In a retail distribution environment, AI-driven business intelligence can monitor order velocity, warehouse throughput, labor utilization, and last-mile performance together. If the model identifies a rising probability of service-level breach in a specific region, workflow orchestration can trigger labor reallocation, carrier substitution, customer communication, and finance review of margin impact. This is operational resilience in practice: not just seeing risk, but coordinating response at enterprise scale.
| Use case | Primary data sources | Business outcome |
|---|---|---|
| Delay prediction and exception prioritization | TMS milestones, carrier feeds, weather, order priority, customer SLAs | Faster intervention and reduced service failure |
| Inventory risk monitoring | ERP inventory, WMS movement, demand signals, supplier lead times | Lower stockouts, better working capital, improved fulfillment |
| Procurement-to-logistics coordination | Purchase orders, supplier confirmations, inbound schedules, dock capacity | Reduced receiving bottlenecks and better inbound planning |
| Cost-to-serve intelligence | Freight spend, route data, service levels, returns, margin analytics | Improved transport decisions and profitability visibility |
| Network resilience monitoring | Node performance, capacity utilization, disruption alerts, recovery times | Stronger continuity planning and operational resilience |
AI-assisted ERP modernization as the foundation for connected logistics intelligence
Many enterprises approach logistics modernization through isolated analytics projects, but the larger opportunity sits in ERP-connected intelligence. ERP remains the system of record for orders, procurement, inventory valuation, invoicing, and financial controls. When logistics AI business intelligence is integrated with ERP workflows, enterprises can connect physical network performance with commercial and financial outcomes.

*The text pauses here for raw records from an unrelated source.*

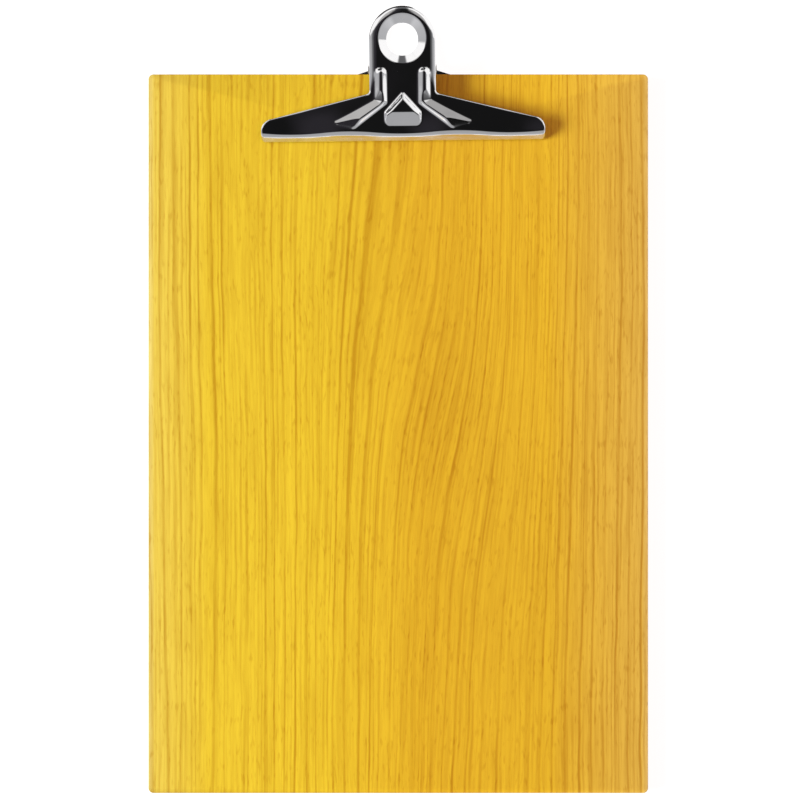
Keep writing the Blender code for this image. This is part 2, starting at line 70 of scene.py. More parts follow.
# Front plate: outline
SHEET = 0.8 * MM
TAB_HALF_WIDTH = 14.5 * MM
TAB_REACH = 27.9 * MM
JAW_HALF_WIDTH = 62.3 * MM
JAW_LIP_Y = -29.5 * MM
JAW_SHOULDER_Y = -9.1 * MM
JAW_END_Y = -20.7 * MM
JAW_CORNER_RADIUS = 1.8 * MM
JAW_END_RADIUS = 5 * MM
JAW_BEND_X_SHARE = 0.6
JAW_BEND_Y_SHARE = 0.48

# Front plate: height of its outer side, from the lip up over the wings to the tab
LIP_HEIGHT = 1.9 * MM
LIP_SLOPE = math.tan(math.radians(40))
LIP_BEND_Y = -26.2 * MM
LIP_END = 1.15 * MM
LIP_EDGE_SLOPE = 1.12
LIP_EDGE_Y = -27.3 * MM
LIP_TOP_Y = -24.6 * MM
LIP_WAVE = 0.45 * MM
LIP_WAVE_LENGTH = 48 * MM
LIP_WAVE_FADE = 12 * MM
WING_SLOPE = math.tan(math.radians(12))
TAB_SLOPE = math.tan(math.radians(17))
TAB_BEND_Y = -4.0 * MM
TAB_BEND_HALF = 3.5 * MM

# Front plate: rolled edge, with the sine of its last tilt, and the turned rim below it
ROLL_RADIUS = 0.9 * MM
LIP_ROLL = 0.4 * MM
TAB_ROLL = 3.3 * MM
ROLL_END = 0.67
TAB_END_TURN = 0.075
TAB_FLANGE = 2.4 * MM
WING_FLANGE = 1.2 * MM
FLANGE_TAPER = 9.0 * MM
LOWEST = 0.3 * MM

# Hanging hole, pivot, rear plate, spring, rivets and board
HOLE_Y = 14.0 * MM
HOLE_LIP_RADIUS = 10.9 * MM
HOLE_RADIUS = 6.95 * MM
HOLE_DEPTH = 2.8 * MM
HOLE_ROUNDED_SHARE = 0.18
REAR_HOLE_Y = 15.4 * MM
REAR_HOLE_RADIUS = 7.7 * MM
PIVOT_Y = 1.5 * MM
PIVOT_Z = 5.0 * MM
PIN_RADIUS = 1.5 * MM
PIN_BORE_RADIUS = 1.56 * MM
PIN_HEAD_RADIUS = 2.2 * MM
PIN_HEAD_GAP = 0.2 * MM
PIN_HEAD_LENGTH = 0.4 * MM
EAR_RADIUS = 3.2 * MM
EAR_HALF_SPAN = 7.0 * MM
EAR_FLARE = math.radians(60)
REAR_EAR_X = 12.9 * MM
EAR_NECK_Z = 1.0 * MM
REAR_TAB_HALF_WIDTH = 14.3 * MM
REAR_TAB_REACH = 27.4 * MM
REAR_HALF_WIDTH = 60 * MM
REAR_BOTTOM_Y = -26 * MM
REAR_END_Y = -12.5 * MM
REAR_SHOULDER_Y = 2.4 * MM
REAR_FRONT_FACE = -3.3 * MM
REAR_BACK_FACE = REAR_FRONT_FACE - SHEET
WINDOW_LOW_Y = 0.6 * MM
WINDOW_HIGH_Y = 5.0 * MM
WIRE_RADIUS = 0.75 * MM
COIL_RADIUS = 3.0 * MM
COIL_HALF_LENGTH = 11.2 * MM
COIL_TURNS = 12
LEG_CLEARANCE = 0.35 * MM
RIVET_X = 32 * MM
RIVET_Y = -19 * MM
RIVET_SHANK_RADIUS = 1.9 * MM
RIVET_HEAD_RADIUS = 4.0 * MM
RIVET_HEAD_HEIGHT = 1.3 * MM
RIVET_TAIL_RADIUS = 3.4 * MM
RIVET_TAIL_HEIGHT = 1.0 * MM
RIVET_GAP = 0.3 * MM
BOARD_CORNER_RADIUS = 2.2 * MM

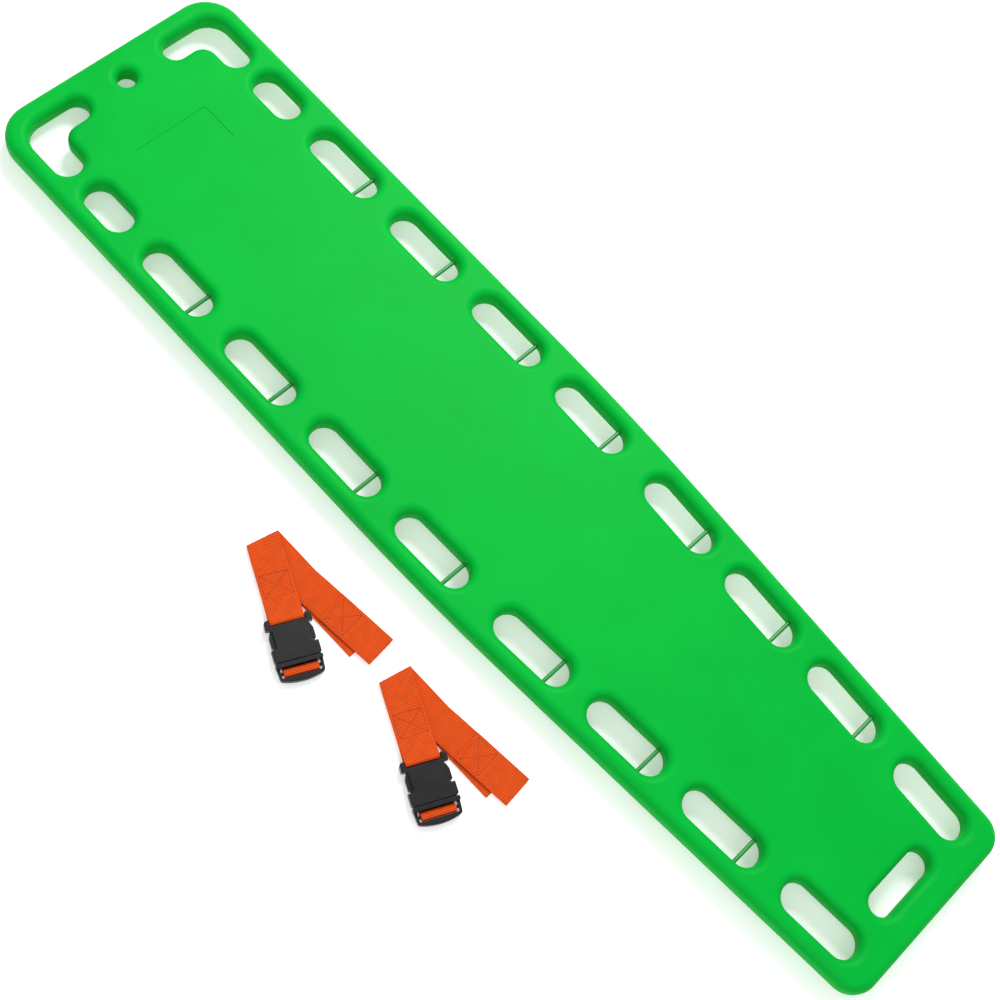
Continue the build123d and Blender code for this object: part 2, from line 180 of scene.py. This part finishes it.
def moulded_plastic(name, colour, roughness, spread, grain, grain_scale, wear_scale, specular):
    """Plastic with a slow colour drift, uneven gloss and a fine moulded grain."""
    material, tree, shader = node_material(name)
    place = add_node(tree, "ShaderNodeTexCoord").outputs["Object"]
    drift = add_node(tree, "ShaderNodeTexNoise", Scale=wear_scale, Detail=3.0)
    fine = add_node(tree, "ShaderNodeTexNoise", Scale=grain_scale, Detail=4.0)
    for node in (drift, fine):
        tree.links.new(place, node.inputs["Vector"])
    dark, light = scaled(colour, 1 - spread), scaled(colour, 1 + spread)
    tint = colour_range(tree, drift.outputs["Fac"], dark, light)
    tree.links.new(tint, shader.inputs["Base Color"])
    gloss = add_node(tree, "ShaderNodeMapRange")
    gloss.inputs["To Min"].default_value = roughness - GLOSSIER
    gloss.inputs["To Max"].default_value = roughness + DULLER
    tree.links.new(drift.outputs["Fac"], gloss.inputs["Value"])
    tree.links.new(gloss.outputs["Result"], shader.inputs["Roughness"])
    bump = add_node(tree, "ShaderNodeBump", Strength=grain, Distance=RELIEF_DEPTH)
    tree.links.new(fine.outputs["Fac"], bump.inputs["Height"])
    tree.links.new(bump.outputs["Normal"], shader.inputs["Normal"])
    shader.inputs["Specular IOR Level"].default_value = specular
    return material


def board_plastic():
    return moulded_plastic("board_plastic", BOARD_GREEN, roughness=0.46, spread=0.05, grain=0.25,
                           grain_scale=900.0, wear_scale=9.0, specular=0.05)


def pin_plastic():
    return moulded_plastic("pin_plastic", PIN_GREEN, roughness=0.36, spread=0.08, grain=0.15,
                           grain_scale=1500.0, wear_scale=40.0, specular=0.6)


def port_plastic():
    return moulded_plastic("port_plastic", PORT_GREEN, roughness=0.5, spread=0.06, grain=0.3,
                           grain_scale=1100.0, wear_scale=30.0, specular=0.5)


def buckle_plastic():
    return moulded_plastic("buckle_plastic", BUCKLE_BLACK, roughness=0.34, spread=0.12, grain=0.3,
                           grain_scale=2400.0, wear_scale=45.0, specular=0.3)


def wave(tree, place, axis, pitch):
    """Ribs across one direction of the strap's own length and width."""
    node = add_node(tree, "ShaderNodeTexWave", Scale=ONE_BAND_SCALE / pitch, Distortion=0.0)
    node.bands_direction = axis
    node.wave_profile = "SIN"
    tree.links.new(place, node.inputs["Vector"])
    return node.outputs["Fac"]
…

For example, a delayed inbound shipment is not only a transport event. It may affect production schedules, customer commitments, revenue timing, procurement penalties, and cash flow assumptions. AI-assisted ERP modernization allows these dependencies to be surfaced in one operational decision environment. Executives gain better visibility into tradeoffs, while frontline teams gain faster access to relevant context.
This approach also supports phased transformation. Enterprises can begin with high-value monitoring domains such as inbound logistics, warehouse performance, or carrier reliability, then expand into procurement orchestration, finance-linked cost intelligence, and AI copilots for planners. The result is a modernization path that is operationally realistic and less disruptive than full platform replacement.
Governance, compliance, and scalability considerations
Enterprise AI in logistics requires disciplined governance. Performance monitoring systems influence operational decisions, customer commitments, and financial outcomes, so model quality and data integrity matter. Organizations should define clear ownership for data pipelines, model validation, workflow policies, and exception accountability. Without this, AI can amplify inconsistency rather than reduce it.
Security and compliance are equally important. Logistics intelligence platforms often process supplier data, shipment information, pricing, customer records, and operational performance metrics across jurisdictions. Enterprises need role-based access controls, audit trails, retention policies, and integration standards that align with internal governance and external regulatory obligations. AI governance should include explainability requirements for high-impact recommendations and approval thresholds for automated actions.
Scalability depends on architecture choices. A pilot that works for one region may fail globally if it relies on brittle integrations, inconsistent master data, or manual model maintenance. Enterprises should prioritize interoperable data models, event-driven integration patterns, observability for AI services, and reusable workflow components. This is how logistics AI evolves from a local analytics initiative into enterprise operations infrastructure.
- Establish a governance model that defines data stewardship, model oversight, workflow ownership, and escalation authority
- Prioritize interoperability between ERP, TMS, WMS, procurement, and external logistics data sources
- Use human-in-the-loop controls for high-impact actions such as rerouting, supplier escalation, and customer commitment changes
- Measure value through service reliability, cycle time reduction, inventory accuracy, cost-to-serve improvement, and decision latency
- Design for resilience with fallback workflows, auditability, and monitoring of model drift, data quality, and integration health
Executive recommendations for enterprise adoption
Executives should frame logistics AI business intelligence as a network performance capability, not a dashboard project. The objective is to improve operational decision quality across logistics, procurement, finance, and customer operations. That requires a business case tied to resilience, service performance, cost control, and modernization of workflow execution.
A practical starting point is to identify one or two decision domains where fragmented intelligence creates measurable business friction. Common candidates include delay management, inventory risk, inbound coordination, or carrier performance. Build a connected intelligence layer around those workflows, integrate with ERP and logistics systems, and define governance from the outset. Once the enterprise proves value in one domain, expansion becomes easier and more credible.
The most successful programs also invest in operating model change. AI-driven operations does not succeed through technology alone. Teams need shared KPIs, cross-functional workflow design, executive sponsorship, and clear accountability for exception handling. When these elements are aligned, logistics AI business intelligence becomes a durable enterprise capability that improves visibility, responsiveness, and operational resilience across the network.